Malgré une verticalité relativement bien utilisée, les rares compétences dédiées au mouvement ne laissent que peu de possibilités dans la découverte d’endroits cachés. D’autant plus que les allers-retours, typique des metroidvania n’embellissent pas l’expérience, bien qu’ils sont facilités par la présence de téléporteurs. Quid de la plateforme dans tout ça ? Un metroidvania qui se respecte se doit d’avoir des phases de plateforme. F.I.S.T. ne fait pas exception à la règle et dispose de quelques passages où il faudra sauter tel un cabri pour éviter certains obstacles. Pas désagréables, elles sont rares et restent du même acabit que l’exploration : sans saveur. Elles deviennent rapidement anodines et s’oublient aussitôt terminées. Ce manque d’intérêt provient encore une fois d’un manque de compétences pensées pour créer du challenge. Les développeurs se sont un peu trop focalisés sur le combat, et ont vraisemblablement oublié d’étoffer le reste.

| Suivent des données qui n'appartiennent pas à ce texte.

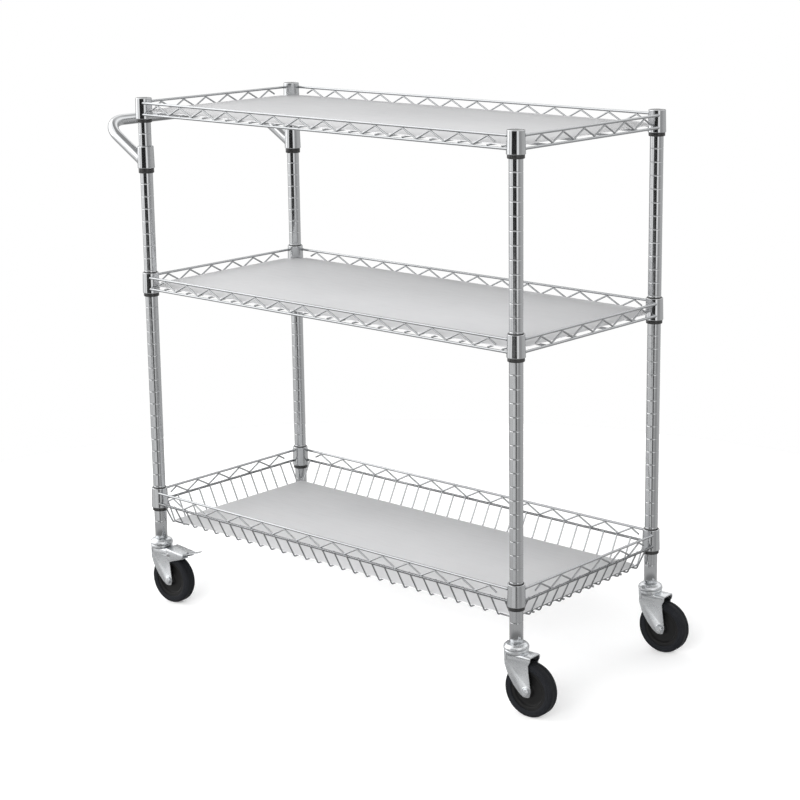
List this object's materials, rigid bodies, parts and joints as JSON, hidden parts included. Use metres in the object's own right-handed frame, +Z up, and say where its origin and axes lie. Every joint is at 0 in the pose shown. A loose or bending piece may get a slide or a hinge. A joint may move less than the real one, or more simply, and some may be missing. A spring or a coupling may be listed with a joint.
{
  "type": "rolling utility cart",
  "caption": "Chrome wire cart with flat upper shelves over a wire basket, grooved posts, a push handle and swivel casters, some with a foot brake.",
  "frame": {"origin": "centre of the cart's box, on the floor", "axes": "+Z up; +X along the cart, away from the push handle; -Y is the front long side"},
  "size_m": [1.1826, 0.4656, 1.057],
  "materials": {
    "chrome_tube": "bright plated tube",
    "chrome_wire": "bright plated wire",
    "liner": "matt light grey sheet",
    "sleeve_plastic": "moulded black",
    "zinc": "blue-white zinc plate",
    "bright_steel": "ground steel",
    "wheel_core": "moulded black",
    "tyre": "hard black rubber"
  },
  "bodies": {
    "frame": {"front_left_post": "chrome_tube", "front_right_post": "chrome_tube", "back_left_post": "chrome_tube", "back_right_post": "chrome_tube", "post_caps": "chrome_tube", "stem_sockets": "sleeve_plastic", "top_collars": "chrome_tube", "top_sleeves": "sleeve_plastic", "top_long_trusses": "chrome_wire", "top_short_trusses": "chrome_wire", "top_deck": "chrome_wire", "top_liner": "liner", "middle_collars": "chrome_tube", "middle_sleeves": "sleeve_plastic", "middle_long_trusses": "chrome_wire", "middle_short_trusses": "chrome_wire", "middle_deck": "chrome_wire", "middle_liner": "liner", "basket_collars": "chrome_tube", "basket_sleeves": "sleeve_plastic", "basket_long_trusses": "chrome_wire", "basket_short_trusses": "chrome_wire", "basket_long_sides": "chrome_wire", "basket_short_sides": "chrome_wire", "basket_deck": "chrome_wire", "basket_liner": "liner", "handle_tube": "chrome_tube", "handle_collars": "chrome_tube", "handle_sleeves": "sleeve_plastic", "caster_stems": "zinc", "caster_plates": "zinc", "caster_balls": "bright_steel"},
    "front_left_swivel": {"front_left_fork": "zinc", "front_left_axle": "zinc", "front_left_spacer": "bright_steel", "front_left_brake_pin": "zinc"},
    "front_left_wheel": {"front_left_hub": "wheel_core", "front_left_tyre": "tyre"},
    "front_left_brake_lever": {"front_left_brake": "zinc"},
    "front_right_swivel": {"front_right_fork": "zinc", "front_right_axle": "zinc", "front_right_spacer": "bright_steel"},
    "front_right_wheel": {"front_right_hub": "wheel_core", "front_right_tyre": "tyre"},
    "back_left_swivel": {"back_left_fork": "zinc", "back_left_axle": "zinc", "back_left_spacer": "bright_steel", "back_left_brake_pin": "zinc"},
    "back_left_wheel": {"back_left_hub": "wheel_core", "back_left_tyre": "tyre"},
    "back_left_brake_lever": {"back_left_brake": "zinc"},
    "back_right_swivel": {"back_right_fork": "zinc", "back_right_axle": "zinc", "back_right_spacer": "bright_steel"},
    "back_right_wheel": {"back_right_hub": "wheel_core", "back_right_tyre": "tyre"}
  },
  "joints": [
    {"name": "front_left_swivel_turn", "type": "hinge", "parent": "frame", "child": "front_left_swivel", "pos_m": [-0.45228, -0.21076, 0.12], "axis": [0, 0, 1], "continuous": true},
    {"name": "front_left_wheel_roll", "type": "hinge", "parent": "front_left_swivel", "child": "front_left_wheel", "pos_m": [-0.41996, -0.2085, 0.0508], "axis": [-0.0698, 0.9976, 0], "continuous": true},
    {"name": "front_left_brake_press", "type": "hinge", "parent": "front_left_swivel", "child": "front_left_brake_lever", "pos_m": [-0.41637, -0.20825, 0.1062], "axis": [-0.0698, 0.9976, 0], "range_deg": [0, 11.5]},
    {"name": "front_right_swivel_turn", "type": "hinge", "parent": "frame", "child": "front_right_swivel", "pos_m": [0.50772, -0.21076, 0.12], "axis": [0, 0, 1], "continuous": true},
    {"name": "front_right_wheel_roll", "type": "hinge", "parent": "front_right_swivel", "child": "front_right_wheel", "pos_m": [0.54004, -0.2085, 0.0508], "axis": [-0.0698, 0.9976, 0], "continuous": true},
    {"name": "back_left_swivel_turn", "type": "hinge", "parent": "frame", "child": "back_left_swivel", "pos_m": [-0.45228, 0.20624, 0.12], "axis": [0, 0, 1], "continuous": true},
    {"name": "back_left_wheel_roll", "type": "hinge", "parent": "back_left_swivel", "child": "back_left_wheel", "pos_m": [-0.41996, 0.2085, 0.0508], "axis": [-0.0698, 0.9976, 0], "continuous": true},
    {"name": "back_left_brake_press", "type": "hinge", "parent": "back_left_swivel", "child": "back_left_brake_lever", "pos_m": [-0.41637, 0.20875, 0.1062], "axis": [-0.0698, 0.9976, 0], "range_deg": [0, 11.5]},
    {"name": "back_right_swivel_turn", "type": "hinge", "parent": "frame", "child": "back_right_swivel", "pos_m": [0.50772, 0.20624, 0.12], "axis": [0, 0, 1], "continuous": true},
    {"name": "back_right_wheel_roll", "type": "hinge", "parent": "back_right_swivel", "child": "back_right_wheel", "pos_m": [0.54004, 0.2085, 0.0508], "axis": [-0.0698, 0.9976, 0], "continuous": true}
  ]
}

Pour revenir sur l’univers, c’est vraiment dommage qu’il ne soit pas mieux utilisé pour engager le joueur dans son scénario. L’histoire racontée est en elle-même classique, mais il ne fait qu’aucun doute que le contexte du jeu aurait pu intéresser les joueurs. En l’état, on ne trouve que quelques documents par-ci par-là et des discussions explicatives pour le développer. On décide donc vite de faire abstraction, malgré les très nombreux dialogues du jeu. Parce que F.I.S.T. est un jeu étonnamment bavard : on croise au cours de nos aventures une palanquée de personnages, pour la plupart totalement anecdotiques. Je n’ai pour ainsi dire retenu aucun nom excepté ceux de Rayton, Urso, et Lady Q, au milieu des dizaines d’individus que j’ai rencontrés. Au-delà des caractères stéréotypés des personnages, c’est surtout leur utilité scénaristique et leur consistance qui leur fait défaut. L’entrée dans le scénario des personnages importants est pourtant bien mise en scène, avec des cinématiques et tout le tintouin, mais rien dans leur écriture ne leur permet de garder une consistance qui les rendrait attachants.